One look at the “Lucky 7” tells you why it can so easly tip over:

 

There are several ways to brace cakes. You can drive a stake into the ground and use duct tape to wrap the cake to the stake. Or if you’re shooting on the street, a driveway or a parking lot, you can use bricks to brace your cakes. What we do in our shows is glue the cakes to a board and use fuse to connect them to fire in sequence. Here’s a 3-minute video (not mine) that gives you the basic idea of how it’s done:

 

The ABC Rule and the four basic words (“Light fuse, get away”) of fireworks safety will eliminate 99% of the risk involved. Once you’ve done that, the biggest remaining risk is a blowout, which is when an aerial shell fails to launch and explodes inside the tube on the ground. If one of the shots in a cake does this, often it will blow the whole cake apart, sending some of the shots going sideways. Every pyrotechnicians’s worst nightmare is to have a blowout on a mortar rack that splits the rack, leaving chain-fused mortars firing sideways. Before shows, I always tell people, “We have a lot of things that fire at different angles, but the one angle we don’t want is sideways. If you see me running? Run for it!”
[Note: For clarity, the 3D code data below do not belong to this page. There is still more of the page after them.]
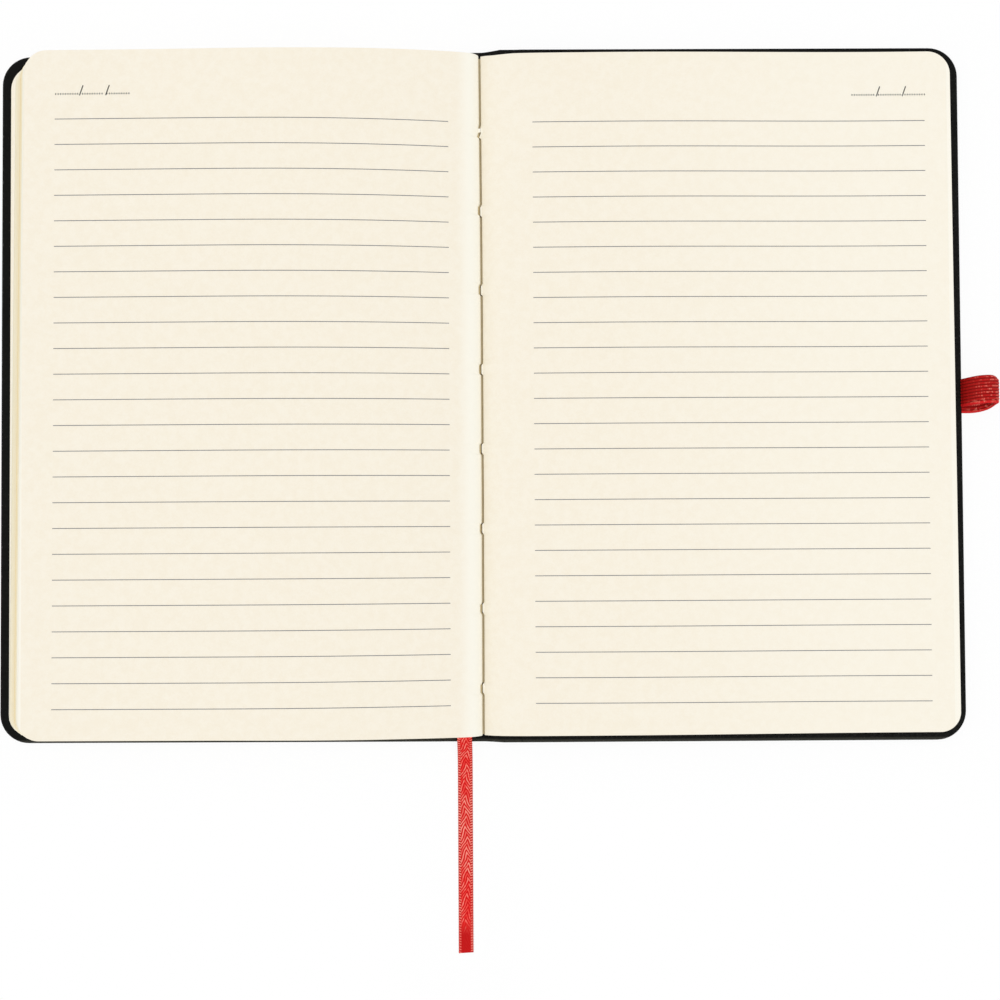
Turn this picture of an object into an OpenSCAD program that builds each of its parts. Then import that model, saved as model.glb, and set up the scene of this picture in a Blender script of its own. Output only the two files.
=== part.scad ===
// Hardcover ruled notebook lying open near its end: a thick stack of sheets on
// the left, a thin one on the right, a ribbon marker and an elastic pen loop.
// Millimetres. +X runs towards the right-hand cover, +Y towards the head, +Z up.
// The origin is on the table, under the middle of the spine.

/* [Pages] */
// Height of a sheet, head to tail
page_h = 210; // [180:1:240]
// Reach of the lowest sheet on each side, from the gutter to its fore edge
sheet_reach = 146.5; // [125:0.5:165]
// Thickness of the left-hand stack
left_stack = 14.5; // [9:0.5:18]
// Thickness of the right-hand stack
right_stack = 2.8; // [2:0.1:5]
// How far the top left-hand sheet has crept back from the lowest one
left_creep = 7.5; // [2:0.5:10]
// How far the top right-hand sheet has crept back from the lowest one
right_creep = 0; // [0:0.1:1]
// Corner radius of the sheets
page_corner = 8; // [4:0.5:12]
// Bunches that show as ripples on the thick fore edge
bunches = 12; // [6:1:16]
// Depth of a ripple between two bunches
bunch_step = 0.2; // [0.1:0.05:0.4]

/* [Gutter] */
// Height of the open gutter above the back of the sheets
gutter_h = 1.8; // [1.4:0.1:2.6]
// Width of the fold line at the bottom of the gutter
fold_w = 0.7; // [0.5:0.1:1]
// Depth of the fold line
fold_depth = 1.2; // [0.8:0.1:1.3]
// Rise of the left page right beside the fold
left_lift = 3.8; // [2:0.2:5]
// Distance over which the left page levels out
left_run = 80; // [60:5:100]
// Height of the bulge of the right page over its fore edge
right_bulge = 2.6; // [1:0.2:4]
// Width of the level top of that bulge, from the gutter
bulge_top = 38; // [25:1:50]
// Width of the slope that follows it
bulge_slope = 92; // [60:2:95]
// Distance from the tail to the middle of the first binding slit
slit_first = 14.2; // [8:0.2:20]
// Distance between slits
slit_pitch = 24.6; // [20:0.2:30]
// Length of a slit
slit_len = 3.8; // [2:0.2:6]

/* [Case] */
// How far the covers stand past the sheets at head and tail
head_square = 2.5; // [1.5:0.25:5]
// How far the front cover stands past the sheets at the fore edge
front_square = 3.25; // [1.5:0.25:5]
// How far the back cover stands past the sheets at the fore edge
back_square = 2.75; // [1.5:0.25:5]
// Thickness of the cover boards
board_t = 2; // [1.6:0.1:3]
// Thickness of the leatherette
wrap_t = 0.4; // [0.3:0.05:0.6]
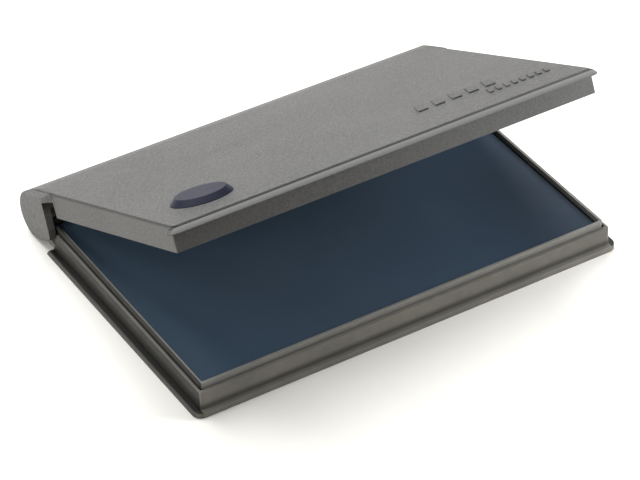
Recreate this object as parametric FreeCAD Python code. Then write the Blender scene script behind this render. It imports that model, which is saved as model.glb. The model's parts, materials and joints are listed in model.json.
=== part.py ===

A lot of fireworks fans have been worried that President Trump’s trade war with China will cause an increase in prices, because nearly all consumer fireworks sold in America are made in China. This is one product we should be grateful to have the Chinese manufacture, not only because they have thousands of years of expertise — they did invent gunpowder, after all — but also because it’s very dangerous work. “12 killed as explosion rips through fireworks factory in China” (September 2014) and “7 killed in East China’s firework plant blast” (September 2017) are typical headlines. Can you imagine the insurance costs if we were making fireworks in America? So thank you, Communist China and your nimble-fingered peasant workers! But every once in a while, we get a glimpse of the dangers of mass quantities of fireworks:

FORT MILL, S.C. – Firefighters had to dodge exploding rockets to douse a spectacular fire that destroyed containers of fireworks stored for sale on the Fourth of July.
Now, investigators believe that fire may have been intentionally set. According to the York County deputy fire marshal, they are investigating [the] fire as a possible arson.
No other details about the investigation have been released.
Crews spent nearly an hour extinguishing the fire that broke out before dawn at the fireworks storage center in Fort Mill.
Emergency crews were called around 5:45 a.m. to the fireworks storage containers near Davey Jones Fireworks along Carowinds Boulevard, just off Interstate 77. . . .
York County deputies said the fire was not actually at the fireworks store but started in containers just outside the store.

 

The fact that this happened in storage containers that should have been locked is probably why authorities suspect arson. If indeed this proves to be the case, I hope the culprit is prosecuted to the full extent of the law. Wasting perfectly good fireworks like that? It’s so wrong.